Noticing the Australian postage sticker, I turned it over. This wasn’t the parcel I had been expecting. Then my heart gave a little leap of excitement as I realised it was from my ex-girlfriend. So I was right – she had been thinking of me, during these school holidays. How nice! I think of her every day, but I haven’t been brave enough to try and resume contact with her, since my last attempt was misconstrued and my wing feathers were badly singed.
I opened the package and drew out its contents: a book I had lent her (it belongs to my daughter), and the Christmas present I gave her last December just after we broke up. I felt slightly ill. Her message was transparent. She’s still smarting from my rejection, blaming me for our incompatibility, furious at being left alone, and unable to let go and move on.
I had promised my children we would go op shopping, so off we went. But why was I feeling so hurt inside? I couldn’t even find the tears I wanted to release. It was in the third op shop that the answer reached me – perhaps there was a note in the book. I hadn’t leafed through the pages, but would check when I got home.

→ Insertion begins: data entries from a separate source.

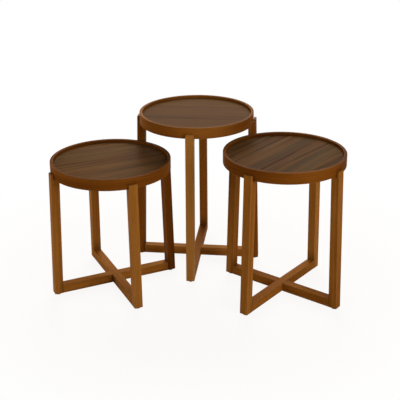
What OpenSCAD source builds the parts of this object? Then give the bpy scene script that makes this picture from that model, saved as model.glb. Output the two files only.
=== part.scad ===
/* [Tops] */
// Outside diameter of every round top
top_d = 400; // [360:1:440]
// Height of the rim band
rim_h = 38; // [34:0.5:42]
// Thickness of the rim band
rim_t = 10; // [8:0.5:12]
// Bevel on the long edges of the rim band
rim_ease = 1.5; // [0.5:0.1:2.5]
// Depth of the panel below the upper edge of the rim
panel_recess = 9; // [6:0.5:11]
// Thickness of the panel
panel_t = 12; // [9:0.5:14]
// Gap all round between the panel and the rim
panel_clear = 0.1; // [0.05:0.05:0.3]

/* [Heights] */
// Height of the tall table
tall_h = 557; // [530:1:600]
// Gap between the tall rim and the middle top when that is slid under it
mid_nest_gap = 16; // [4:0.5:30]
// Gap between the middle rim and the low top when that is slid under it
low_nest_gap = 8; // [4:0.5:30]

/* [Legs] */
// Width of a leg, along the rim
leg_w = 28.5; // [24:0.5:34]
// Depth of a leg, from its outer to its inner face
leg_d = 28.5; // [26:0.5:34]
// Distance from the rim out to the outer face of a leg, at the top
leg_overhang = 8.8; // [7:0.1:11]
// Angle by which a leg leans out towards the floor
leg_splay = 1.6; // [0:0.1:3]
// Bevel on the long edges of a leg or a stretcher
leg_ease = 1.2; // [0.5:0.1:2.5]
// Bevel on the top outer edge of a leg
leg_top_ease = 2.5; // [1:0.1:3.5]

/* [Leg slots] */
// Gap between the rim and the outer tongue of a leg, at its middle
slot_clear_out = 2.4; // [0.3:0.1:2.6]
// Gap between the rim and the corners of the inner tongue
slot_clear_in = 0.4; // [0.2:0.1:1]
// Gap between the lower edge of the rim and the floor of the slot
slot_clear_under = 3; // [0.3:0.1:4]

/* [Stretchers] */
// Width of a crossed stretcher
stretcher_w = 28.5; // [22:0.5:34]
// Height of a crossed stretcher
stretcher_h = 30; // [26:0.5:40]
// Gap on each side of the crossing lap
lap_clear = 0.1; // [0.05:0.05:0.3]

/* [Dowels] */
// Diameter of a stretcher dowel
dowel_d = 8; // [5:0.5:9]
// Length of dowel inside the leg
dowel_in_leg = 16; // [10:0.5:20]
// Length of dowel inside the stretcher
dowel_in_stretcher = 20; // [12:0.5:30]
// Distance between the two dowels of a joint
dowel_pitch = 13; // [10.5:0.5:14]
// Glue gap round a dowel
dowel_clear = 0.1; // [0.05:0.05:0.2]
// Depth of each dowel hole past the dowel
dowel_end_gap = 0.8; // [0.3:0.1:0.9]

/* [Screws] */
// Diameter of a screw shank
screw_d = 4; // [3:0.1:4.5]
// Diameter of a screw head
screw_head_d = 7.6; // [6.5:0.1:8.5]
// Depth of a screw head's cone
screw_head_h = 2.4; // [1.5:0.1:3]
// Depth of a screw head below the surface
screw_sink = 0.5; // [0.2:0.1:0.8]
// Length of a screw's point
screw_point = 4; // [2:0.1:5]
// Wood left between a screw's point and the face beyond it
screw_skin = 3; // [2:0.1:4]
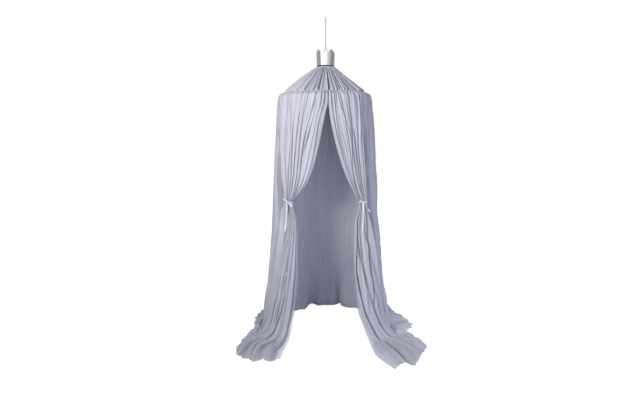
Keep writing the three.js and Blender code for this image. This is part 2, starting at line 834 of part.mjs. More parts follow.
// Moves a place near the front curtain's edge round towards the free-hanging cloth.
function drawnPlace(edge, gap, reach, angle, curtain) {
  const edge_reach = edge.length();
  const edge_angle = Math.atan2(Math.abs(edge.x), -edge.y) / degree + gap / edge_reach / degree;
  const far_angle = curtain.span_angle + side_draw_angle;
  const share = Math.min((Math.abs(angle) - curtain.span_angle) / side_draw_angle, 1);
  const turned_angle = share < 1 ? mix(edge_angle, far_angle, share) : Math.abs(angle);
  return plan(mix(edge_reach, reach, eased(share)), curtain.sign * turned_angle);
}

function sideThread(angle) {
  const curtain = angle < 0 ? curtains.left : curtains.right;
  const back_share = smooth((Math.abs(angle) - quarter_turn) / quarter_turn);
  const side_share = Math.sin(angle * degree);
  const gapAt = (height) => {
    const waist_share = Math.exp(-(((height - tie_height) / neck_reach) ** 2));
    return mix(height > tie_height ? seam_gap : tail_gap, waist_gap, waist_share);
  };
  const stations = shoulderThread(angle).map((point) => ({ point, fold: fold_rim, floor: 0 }));
  for (const height of hanging_heights) {
    const fallen = (shoulder_height - height) / shoulder_height;
    const reach = freeReach(height) - back_share * back_draw * fallen;
    const at = drawnPlace(edgeAt(curtain, height), gapAt(height), reach, angle, curtain);
    const fold = mix(fold_rim, fold_low, Math.sqrt(fallen));
    stations.push({ point: new THREE.Vector3(at.x, at.y, height), fold, floor: 0 });
  }
  floor_reaches.forEach((base_reach, order) => {
    const reach = base_reach - back_share * back_draw + (side_lean * side_share * order) / 2;
    const at = drawnPlace(floorEdge(curtain, order), tail_gap, reach, angle, curtain);
    stations.push({ point: new THREE.Vector3(at.x, at.y, cloth_thickness / 2), fold: fold_floor, floor: 1 });
  });
  return stations;
}

// A side or back panel is a thin folded skin; on the floor only its upper face is folded.
function makeSidePanel(name, from_angle, to_angle) {
  const arc = Math.abs(to_angle - from_angle) * degree * waist_reach;
  const folds = Math.round(arc / side_fold_pitch);
  const columns = folds * samples_per_fold;
  const gap_angle = seam_gap / 2 / tape_reach / degree;
  const threads = [];
  for (let j = 0; j <= columns; j += 1) {
    const angle = mix(from_angle + gap_angle, to_angle - gap_angle, j / columns);
    threads.push(sideThread(angle > half_turn ? angle - full_turn : angle));
  }
  const rows = threads[0].length;
  const grid = [];
  for (let i = 0; i < rows; i += 1) grid.push(threads.map((thread) => thread[i].point));
  const normals = outwardNormals(grid, 1);
  const front = [];
  const back = [];
  for (let i = 0; i < rows; i += 1) {
    const front_row = [];
    const back_row = [];
    for (let j = 0; j <= columns; j += 1) {
      const { point, fold, floor } = threads[j][i];
      const wave = j % samples_per_fold === 0 ? -fold / 2 : fold / 2;
      const lift = floor === 1 ? wave + fold / 2 : wave;
      const sink = floor === 1 ? 0 : wave;
      front_row.push(hang(point.clone().addScaledVector(normals[i][j], lift + cloth_thickness / 2)));
      back_row.push(hang(point.clone().addScaledVector(normals[i][j], sink - cloth_thickness / 2)));
    }
    front.push(front_row);
    back.push(back_row);
  }
  add(name, "voile", skin(front, back));
}

// Ribbon ties

function makeBand(name, curtain) {
  const centre = tieCentre(curtain);
  const side = across(curtain);
  const out = outward(curtain);
  const outer = [];
  const inner = [];
  for (const level of [tie_height - ribbon_width / 2, tie_height + ribbon_width / 2]) {
    const outer_row = [];
    const inner_row = [];
    for (let i = 0; i <= band_steps; i += 1) {
      const turn = (i / band_steps) * 2 * Math.PI;
      const ringPoint = (grow) => {
        const at = centre.clone()
          .addScaledVector(side, (waist_wide / 2 + grow) * Math.cos(turn))
          .addScaledVector(out, (waist_deep / 2 + grow) * Math.sin(turn));
        return new THREE.Vector3(at.x, at.y, fall(level));
      };
      inner_row.push(ringPoint(band_gap));
      outer_row.push(ringPoint(band_gap + ribbon_thickness));
    }
    outer.push(outer_row);
    inner.push(inner_row);
  }
  add(name, "satin", loopSkin(outer, inner));
}

// A bow: the knot in front of the band, a loop of ribbon to each side and two hanging ends.
function makeBow(side_name, curtain) {
  const centre = tieCentre(curtain);
  const out = outward(curtain);
  const side = new THREE.Vector2(-out.y, out.x);
  const knot_out = waist_deep / 2 + band_gap + ribbon_thickness + touch_gap + bow_knot_deep / 2;
  const place = (along, forward, height) => {
    const at = centre.clone().addScaledVector(side, along).addScaledVector(out, forward);
    return new THREE.Vector3(at.x, at.y, fall(height));
  };
  const knot_at = place(0, knot_out, tie_height);
  const facing = Math.atan2(side.y, side.x);
  const knot = ellipsoid(bow_knot_wide, bow_knot_deep, bow_knot_tall).rotateZ(facing);
  add(`bow_knot_${side_name}`, "satin", knot.translate(knot_at.x, knot_at.y, knot_at.z));

  curtain.loop_tilts.forEach((tilt, i) => {
    const loop = new THREE.Shape();
    const inner = new THREE.Path();
    loop.absellipse(bow_loop_long / 2, 0, bow_loop_long / 2, bow_loop_deep / 2, 0, 2 * Math.PI);
    inner.absellipse(
      bow_loop_long / 2, 0,
      bow_loop_long / 2 - ribbon_thickness, bow_loop_deep / 2 - ribbon_thickness, 0, 2 * Math.PI,
    );
    loop.holes.push(inner);
    const ribbon = new THREE.ExtrudeGeometry(loop, {
      depth: ribbon_width, bevelEnabled: false, curveSegments: loop_steps,
    });
    ribbon.translate(bow_knot_wide / 2 + touch_gap, 0, -ribbon_width / 2);
    ribbon.rotateZ(-bow_splay * degree).rotateY(-tilt * degree).rotateZ(facing);
    const name = `bow_loop_${side_name}_${i + 1}`;
    add(name, "satin", ribbon.translate(knot_at.x, knot_at.y, knot_at.z));
  });

  curtain.ribbon_ends.forEach(({ length, start_share, drift_share, curl_share }, i) => {
    const front = [];
    const back = [];
    const top = tie_height - bow_knot_tall / 2 - touch_gap;
    const layer = i * (ribbon_thickness + touch_gap);
    for (let row = 0; row <= ribbon_rows; row += 1) {
      const share = row / ribbon_rows;
      const forward = knot_out + layer + ribbon_lean * share;
      const aside_share = start_share + drift_share * share + curl_share * share ** 2;
      const height = top - length * share;
      const edge = (reach, sheet) => place(aside_share * ribbon_width + reach, forward + sheet, height);
      const half = ribbon_width / 2;
      front.push([edge(-half, ribbon_thickness / 2), edge(half, ribbon_thickness / 2)]);
      back.push([edge(-half, -ribbon_thickness / 2), edge(half, -ribbon_thickness / 2)]);
    }
    add(`ribbon_end_${side_name}_${i + 1}`, "satin", skin(front, back));
  });
}

makeHangingRing();
makeCordEye();
makeCord();
makeCrown();
makeCrownBase();
makeBridle();
makeHoop();
makeCone();
makeFrontCurtain("front_left_curtain", curtains.left);
makeFrontCurtain("front_right_curtain", curtains.right);
makeSidePanel("side_right_curtain", curtains.right.span_angle, panel_angle);
makeSidePanel("back_curtain", panel_angle, full_turn - panel_angle);
makeSidePanel("side_left_curtain", -panel_angle, -curtains.left.span_angle);
for (const [side_name, curtain] of Object.entries(curtains)) {
  makeBand(`tie_band_${side_name}`, curtain);
  makeBow(side_name, curtain);
}

export default canopy;
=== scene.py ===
# Hanging bed canopy with a small silver crown, dressed for the render. Metres and degrees, +Z up.
# The origin is where the hanging ring rests on its hook. The front of the canopy faces -Y.
# Heights are counted from the floor, and fall() turns them into the hanging frame.
# A share runs from 0 to 1: over a cloth from its inner to its outer edge, or from its top down.
# A span is where a change begins, and the length over which it comes about.

import math
from types import SimpleNamespace

import bpy
import numpy as np
from mathutils import Matrix, Vector


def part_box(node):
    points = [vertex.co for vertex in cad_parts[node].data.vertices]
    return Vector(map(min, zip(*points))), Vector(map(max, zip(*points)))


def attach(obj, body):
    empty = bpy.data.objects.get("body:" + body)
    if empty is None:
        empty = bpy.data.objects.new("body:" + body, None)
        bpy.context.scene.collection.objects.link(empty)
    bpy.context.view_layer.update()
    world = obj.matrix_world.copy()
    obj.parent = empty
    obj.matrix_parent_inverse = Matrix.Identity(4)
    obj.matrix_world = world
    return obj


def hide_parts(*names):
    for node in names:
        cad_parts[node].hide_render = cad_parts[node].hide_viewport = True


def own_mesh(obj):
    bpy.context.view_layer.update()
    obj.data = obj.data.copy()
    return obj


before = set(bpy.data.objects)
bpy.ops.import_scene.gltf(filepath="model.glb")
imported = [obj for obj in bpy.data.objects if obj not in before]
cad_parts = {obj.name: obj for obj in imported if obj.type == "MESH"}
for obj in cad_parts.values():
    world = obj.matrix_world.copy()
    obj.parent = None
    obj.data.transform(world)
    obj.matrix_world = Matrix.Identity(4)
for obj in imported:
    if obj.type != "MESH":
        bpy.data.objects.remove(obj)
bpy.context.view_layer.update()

degree = math.pi / 180
full_turn = 2 * math.pi

# Camera at the photograph's viewing angle
camera_place = (-0.034, -3.0, -0.642)
camera_tilt = 80.9
camera_lens = 26.66
camera_sensor, camera_sight = 36, 100

# Heights above the floor
hang_height = 1.980
bridle_height = 1.800
crown_height = 1.690
seam_height = 1.528
shoulder_height = 1.465
tie_height = 0.879
low_height = 0.186

# Gaps: between pieces that touch, at a sewn seam, between two curtains
touch_gap = 0.0003
sewn_gap = 0.00045
edge_gap = 0.0015

# Hanging ring, cord and bridle. The twist of a laid cord is in radians a metre
ring_bore = 0.012
ring_wire = 0.002
ring_steps = 64
cord_diameter = 0.005
cord_rows = 150
laid_cord = {"sides": 32, "strands": 8, "twist": 600, "strand_depth": 0.1}
eye_cord = 0.004
eye_bore = 0.004
knot_wide = 0.0084
knot_tall = 0.009
knot_rows, knot_columns = 28, 36
knot_strands = 3
leg_diameter = 0.0035
leg_rows = 90
leg_knot = 0.0064
leg_count = 3
leg_turn = 5

# Crown, the edging under it and the disc that closes it
crown_base_radius = 0.0535
crown_mouth_radius = 0.0575
crown_wall = 0.0015
crown_point_tall = 0.095
crown_valley_tall = 0.072
crown_points = 4
crown_turn = 37
crown_columns = 64
crown_soft_edge = 0.0005
point_half_angle = 29
band_tall = 0.006
band_lip = 0.007
band_wall = 0.002
band_sole = 0.0016
band_swell = 0.0003
band_soft_edge = 0.0008
band_columns = 128
disc_centre = 0.0005
disc_soft_edge = 0.0006
disc_columns = 96

# Hoop and the tape sewn round it
hoop_radius = 0.247
tape_radius = 0.0074
tape_girth = 0.046
tape_columns, tape_rows = 720, 20
tape_puckers = 90
pucker_depth = 0.0009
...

There was no note. Just an ancient post-it she had stuck in the front of the book. I recognised it immediately. It was a message I wrote to her as I helped her pack up her house before she left for overseas. An intimate, passionate expression of love with every intention of reassuring her how much she meant to me, even as she embarked on an overseas trip that many others construed as her abandonment of our deepening relationship.

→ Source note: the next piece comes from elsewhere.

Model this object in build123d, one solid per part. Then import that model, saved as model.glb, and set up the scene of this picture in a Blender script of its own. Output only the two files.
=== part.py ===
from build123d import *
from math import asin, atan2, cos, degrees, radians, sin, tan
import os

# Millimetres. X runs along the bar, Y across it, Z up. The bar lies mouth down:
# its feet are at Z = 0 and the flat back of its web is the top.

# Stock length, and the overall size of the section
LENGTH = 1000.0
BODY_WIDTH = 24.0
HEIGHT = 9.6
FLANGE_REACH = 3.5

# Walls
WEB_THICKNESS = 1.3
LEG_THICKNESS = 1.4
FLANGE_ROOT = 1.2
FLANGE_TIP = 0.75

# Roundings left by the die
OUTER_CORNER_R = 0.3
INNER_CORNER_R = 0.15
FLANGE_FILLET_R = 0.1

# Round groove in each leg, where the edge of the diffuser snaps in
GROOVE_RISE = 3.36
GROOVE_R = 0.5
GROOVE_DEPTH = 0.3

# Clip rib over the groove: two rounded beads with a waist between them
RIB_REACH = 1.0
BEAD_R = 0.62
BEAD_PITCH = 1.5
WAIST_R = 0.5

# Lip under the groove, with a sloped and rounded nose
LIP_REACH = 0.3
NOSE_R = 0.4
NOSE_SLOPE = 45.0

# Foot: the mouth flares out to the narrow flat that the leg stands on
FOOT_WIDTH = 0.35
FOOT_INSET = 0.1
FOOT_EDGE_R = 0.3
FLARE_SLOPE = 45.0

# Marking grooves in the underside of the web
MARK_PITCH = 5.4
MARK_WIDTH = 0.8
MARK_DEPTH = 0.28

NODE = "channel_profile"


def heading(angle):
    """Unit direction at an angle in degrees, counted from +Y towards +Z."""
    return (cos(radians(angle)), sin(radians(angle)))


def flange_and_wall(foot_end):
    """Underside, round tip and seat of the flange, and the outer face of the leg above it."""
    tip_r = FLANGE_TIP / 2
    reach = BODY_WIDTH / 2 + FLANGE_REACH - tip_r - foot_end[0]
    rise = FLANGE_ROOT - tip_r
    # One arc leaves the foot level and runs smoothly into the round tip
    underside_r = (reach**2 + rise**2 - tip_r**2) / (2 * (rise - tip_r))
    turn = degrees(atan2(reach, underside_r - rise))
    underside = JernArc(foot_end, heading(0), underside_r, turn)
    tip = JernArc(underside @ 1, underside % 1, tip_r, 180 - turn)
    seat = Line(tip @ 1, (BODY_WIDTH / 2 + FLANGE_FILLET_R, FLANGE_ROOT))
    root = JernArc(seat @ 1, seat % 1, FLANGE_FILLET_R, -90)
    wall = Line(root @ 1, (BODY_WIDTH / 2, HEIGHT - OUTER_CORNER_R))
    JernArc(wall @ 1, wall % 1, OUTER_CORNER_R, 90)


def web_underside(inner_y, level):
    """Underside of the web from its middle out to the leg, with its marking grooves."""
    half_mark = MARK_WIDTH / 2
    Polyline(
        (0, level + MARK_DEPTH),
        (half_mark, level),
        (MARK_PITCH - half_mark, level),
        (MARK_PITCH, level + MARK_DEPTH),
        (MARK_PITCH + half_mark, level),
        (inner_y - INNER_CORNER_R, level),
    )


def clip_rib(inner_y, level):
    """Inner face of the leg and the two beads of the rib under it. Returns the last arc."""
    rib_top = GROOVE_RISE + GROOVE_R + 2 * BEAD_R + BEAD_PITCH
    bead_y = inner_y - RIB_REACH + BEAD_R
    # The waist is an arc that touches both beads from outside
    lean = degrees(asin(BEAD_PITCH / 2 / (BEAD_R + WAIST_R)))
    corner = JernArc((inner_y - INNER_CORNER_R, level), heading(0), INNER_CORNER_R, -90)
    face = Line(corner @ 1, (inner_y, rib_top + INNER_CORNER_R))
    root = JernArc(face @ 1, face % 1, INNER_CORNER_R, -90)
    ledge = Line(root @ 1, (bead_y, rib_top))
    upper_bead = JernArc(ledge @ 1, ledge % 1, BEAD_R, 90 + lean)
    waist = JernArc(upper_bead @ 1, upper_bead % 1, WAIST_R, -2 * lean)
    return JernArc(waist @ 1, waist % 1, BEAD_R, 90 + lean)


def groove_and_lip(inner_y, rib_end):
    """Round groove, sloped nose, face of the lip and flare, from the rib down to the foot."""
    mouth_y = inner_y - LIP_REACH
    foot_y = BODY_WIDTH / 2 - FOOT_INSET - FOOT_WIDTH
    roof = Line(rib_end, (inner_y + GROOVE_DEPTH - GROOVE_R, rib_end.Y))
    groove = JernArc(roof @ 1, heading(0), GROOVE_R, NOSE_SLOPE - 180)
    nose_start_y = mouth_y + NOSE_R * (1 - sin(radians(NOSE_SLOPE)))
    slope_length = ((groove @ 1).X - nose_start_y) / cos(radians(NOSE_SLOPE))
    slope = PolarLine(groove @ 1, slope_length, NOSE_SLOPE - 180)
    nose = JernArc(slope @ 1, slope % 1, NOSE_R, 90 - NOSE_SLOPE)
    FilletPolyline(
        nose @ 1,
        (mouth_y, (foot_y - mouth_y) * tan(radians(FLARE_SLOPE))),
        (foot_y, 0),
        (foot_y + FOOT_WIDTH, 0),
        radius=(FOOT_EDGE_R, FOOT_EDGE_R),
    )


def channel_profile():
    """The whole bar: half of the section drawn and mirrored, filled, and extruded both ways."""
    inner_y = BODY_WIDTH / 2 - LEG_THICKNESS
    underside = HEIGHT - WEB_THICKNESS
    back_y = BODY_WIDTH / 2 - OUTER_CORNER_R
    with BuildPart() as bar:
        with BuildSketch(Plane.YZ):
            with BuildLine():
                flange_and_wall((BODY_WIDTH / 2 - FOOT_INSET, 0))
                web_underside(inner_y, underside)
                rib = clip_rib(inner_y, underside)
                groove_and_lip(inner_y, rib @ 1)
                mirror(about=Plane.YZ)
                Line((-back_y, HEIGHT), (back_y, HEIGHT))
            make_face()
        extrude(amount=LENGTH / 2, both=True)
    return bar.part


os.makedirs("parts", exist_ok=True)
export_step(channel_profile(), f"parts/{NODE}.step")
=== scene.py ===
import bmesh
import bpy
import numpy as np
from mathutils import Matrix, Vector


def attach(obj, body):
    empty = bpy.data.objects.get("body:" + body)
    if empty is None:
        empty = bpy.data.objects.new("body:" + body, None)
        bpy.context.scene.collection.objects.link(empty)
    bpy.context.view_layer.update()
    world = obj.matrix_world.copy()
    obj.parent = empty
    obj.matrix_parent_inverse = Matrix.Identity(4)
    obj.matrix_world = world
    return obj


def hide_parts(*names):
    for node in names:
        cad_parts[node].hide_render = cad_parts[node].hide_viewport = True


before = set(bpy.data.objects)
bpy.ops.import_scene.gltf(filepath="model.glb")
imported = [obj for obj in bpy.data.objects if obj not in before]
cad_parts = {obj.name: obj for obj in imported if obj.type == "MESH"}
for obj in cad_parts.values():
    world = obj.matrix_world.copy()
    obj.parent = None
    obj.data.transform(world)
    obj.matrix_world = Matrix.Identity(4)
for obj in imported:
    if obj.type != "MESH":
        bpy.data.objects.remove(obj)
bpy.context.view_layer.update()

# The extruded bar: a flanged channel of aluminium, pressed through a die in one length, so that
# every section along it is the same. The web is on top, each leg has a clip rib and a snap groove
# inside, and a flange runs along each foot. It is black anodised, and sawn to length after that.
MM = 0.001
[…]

This didn’t make me feel any less ill. It still feels like an underhanded passive aggressive reproach aimed with every intention of communicating to me how badly she believes I have treated her. Horrified by my suggestion that our relationship was not perfect, and humiliated that I wasn’t happy with every aspect of how we related to one another, she never did beg me to reconsider and try again. Perhaps pride got in the way of her considering this possibility. Perhaps she still feels it is a betrayal to admit she knows how much I loved her. Perhaps she simply has nothing else to say to me. This could be her way of telling me she is ready to let go. I hope so.